According to a study published in the Journal of Consumer Research, a joint bank account can help couples align their financial goals and maintain a higher-quality relationship.1
Alternatively, you may choose to keep separate accounts but make your new spouse a beneficiary, ensuring they have immediate access to funds if something happens to you. - Update beneficiaries
After getting married, review and potentially update the beneficiaries on your retirement accounts, life insurance policies, and other financial accounts. This ensures that your assets are directed to your spouse or dependents according to your wishes when you die. - Update wills and estate plans
Marriage is a critical time to create or revise your will and estate plan. More than just distributing assets after death, this step is about ensuring your spouse is both protected and authorized to make health care and financial decisions on your behalf if you’re unable to do so. - Decide if you will change your name
If you change your last name after marriage, you will need to update your name on all legal and financial accounts. This includes your Social Security card, driver’s license, bank accounts, and other financial accounts. A consistent name across all documents prevents legal and financial complications.

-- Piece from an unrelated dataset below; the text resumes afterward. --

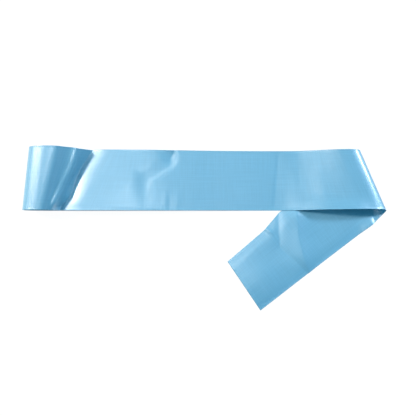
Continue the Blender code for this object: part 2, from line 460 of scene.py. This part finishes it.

When divorce becomes necessary, the right advisor can provide the knowledge, tools and guidance to help safeguard your financial future.
Divorce: Separating finances with care
Review this list of tips to ensure nothing slips through the financial cracks after a divorce.
- Cancel joint accounts
Compile a list of all joint accounts, including bank accounts, credit cards, and loans. Your divorce decree should outline how these accounts should be divided.
Contact each financial institution to inform them of your divorce and your intention to close or separate the joint accounts. Each institution has its own process, but typically, you’ll be required to provide a copy of the divorce decree.
Update your mailing address and contact information on any accounts you retain. - Update beneficiaries
Just like marriage, divorce requires updating the beneficiaries on your retirement accounts, life insurance policies, and other relevant financial instruments. This step ensures all your accounts reflect your current personal circumstances and intentions. - Redo your will and estate plan
Review and revise your will and estate plan to ensure your assets are distributed according to your current wishes and that your ex-spouse does not unintentionally remain in a position of financial or legal authority. - Handle name changes post-divorce
If you wish to revert to your birth name after a divorce, you must update your name on all legal and financial accounts, such as your Social Security card, driver’s license, and all financial accounts.
Financial advice and services tailored for you
Synovus wealth professionals have broad experience in private banking, investment strategy and planning, asset management and estate planning.
Our team delivers knowledgeable insights to help you achieve your financial goals.
Synovus can help
To learn more, talk with a Synovus financial professional by calling 888-SYNOVUS (796-6887) or visiting your local branch. Additional information is available at synovus.com/wealth.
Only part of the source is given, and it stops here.